Карающий орден (Маркелова) - страница 184

— Но и лекарства от нее нет. Ваши дни сочтены.

— Верно. Несмотря на то, что я прожила в этом краю долгие годы, тело мое так и не привыкло к чужому климату, и людские болячки медленно подточили мое здоровье. Наверное, такова воля богини. Расплата за то, что я покинула свой дом…

После недолгого молчания Чият пристально взглянула на собеседника и произнесла:

— Я вижу, вы много знаете об этом заболевании.

— Моя младшая сестра умерла в детстве из-за него, — прошептал Ашарх, болезненно поморщившись от дурных воспоминаний. — У вас все те же признаки налицо.

— Надо же. А я ведь не хотела вас посвящать. Но так, наверное, даже лучше, что вы обо всем догадались сами.

— Почему?

Чият запустила руку в карман своего белого передника и вытащила на свет маленький плотно свернутый свиток, перевязанный зеленой лентой. Она протянула его собеседнику.

— Это письмо для Лантеи. И я прошу вас передать его ей. Но не сейчас, а когда вы достигнете Бархана. Лишь тогда, на самом пороге. Ни раньше, ни позже. Так нужно.

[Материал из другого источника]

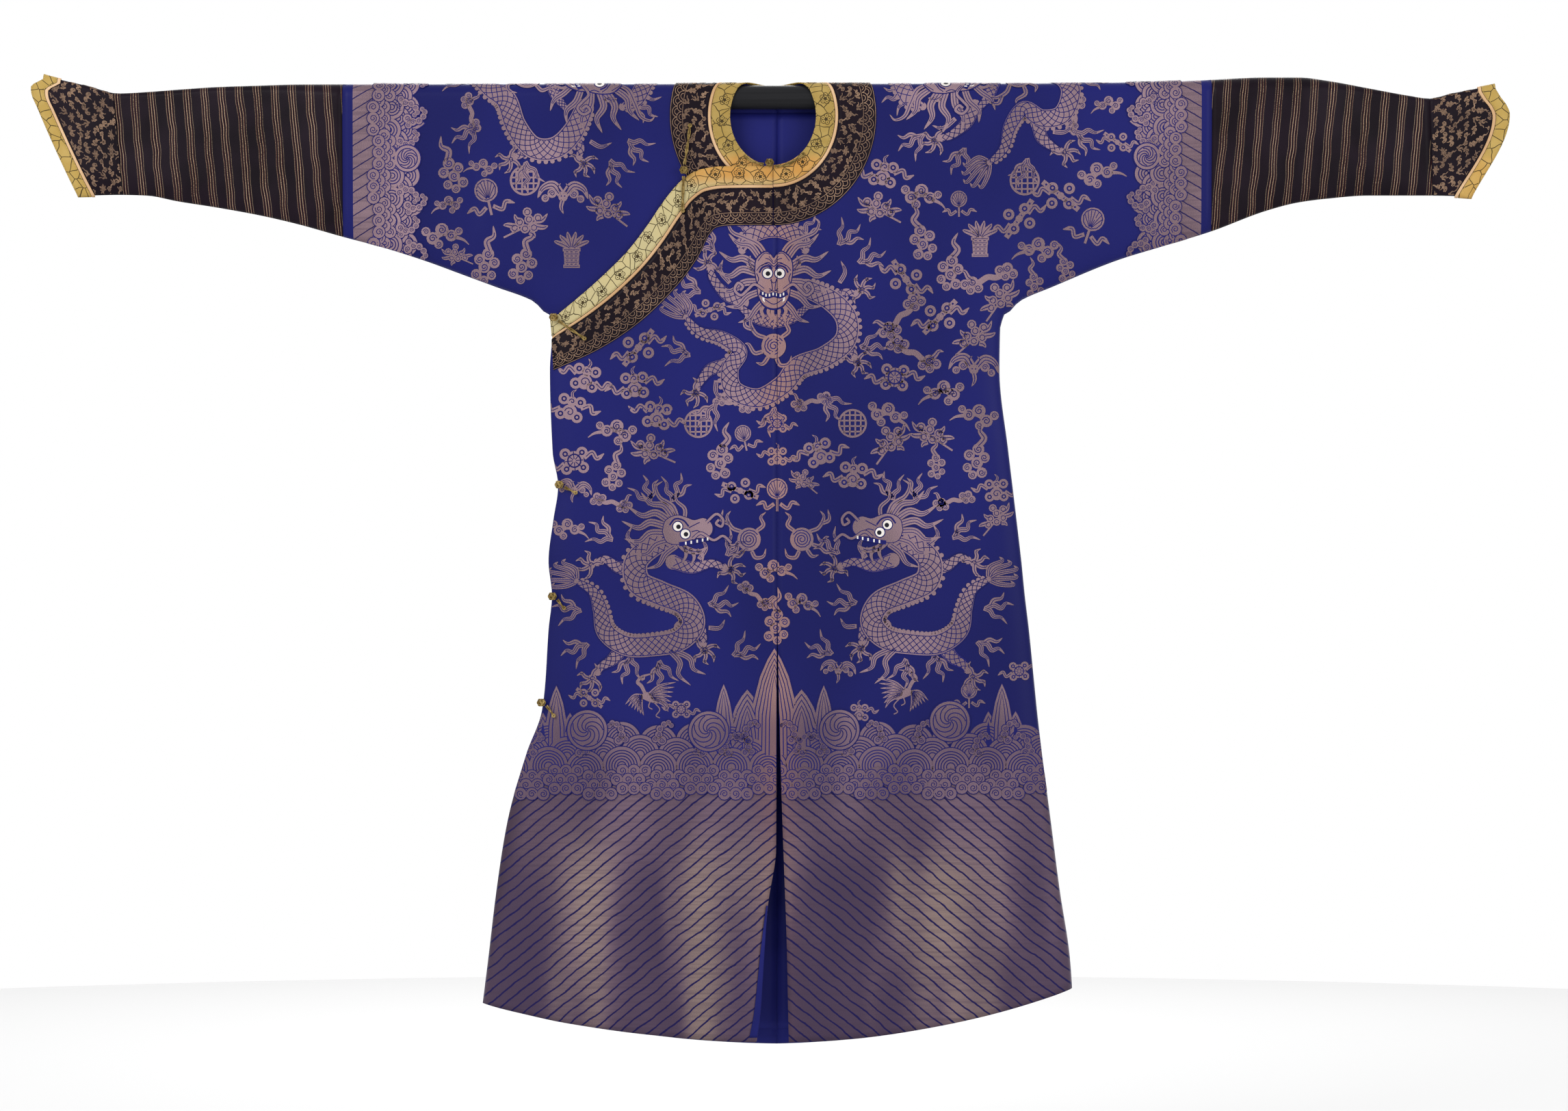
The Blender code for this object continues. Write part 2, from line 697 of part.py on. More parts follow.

Профессор протянул руку и забрал свиток. Он покрутил его между пальцами пару секунд.

— Что в нем?

— Правда, — с горечью в голосе призналась тетя, — о моей болезни, и о том, как я держусь из последних сил все эти дни, лишь бы она не догадалась о плачевности моего положения… Я рассчитывала на то, что Лантея в это время давно уже будет в столице, и тогда ей не придется наблюдать за моей агонией. Но она вернулась, и я с трудом вынуждена притворяться здоровой.

— Зачем это все? Почему вы не скажете ей правду прямо сейчас? Она ее заслужила. Вы ведь осознаете, что после ей будет гораздо больнее узнать о вашей кончине?

— Конечно, я все осознаю… Но, есть кое-что, с чем я не способна совладать. Может, вы и не сумеете понять меня до конца, профессор. Но я боюсь.

— Боитесь? Чего? — опешил Аш.

— Вот видите, вы уже не понимаете, — сказала Чият и пожала плечами. — Я никогда ничего не боялась в своей жизни. Не боялась гнева родной сестры, не побоялась пересечь горы, не побоялась осесть в людском краю, жестоком и чужом. А сказать Лантее правду боюсь… Да! Я труслива! И надеюсь, когда-нибудь она сумеет меня простить за эту слабость. Но сейчас она не должна видеть, как я умираю, день за днем выкашливая куски собственных легких. Нельзя, чтобы она сидела у моей кровати и рыдала над холодным телом, позабыв о собственных целях и стремлениях.

— Вы поступаете с ней слишком жестоко.

Ашарх поднялся с лавки, сурово нахмурив брови. Все услышанное оставило в его душе горьковатый осадок, тяжелой волной отвращение к Чият наполнило его сердце.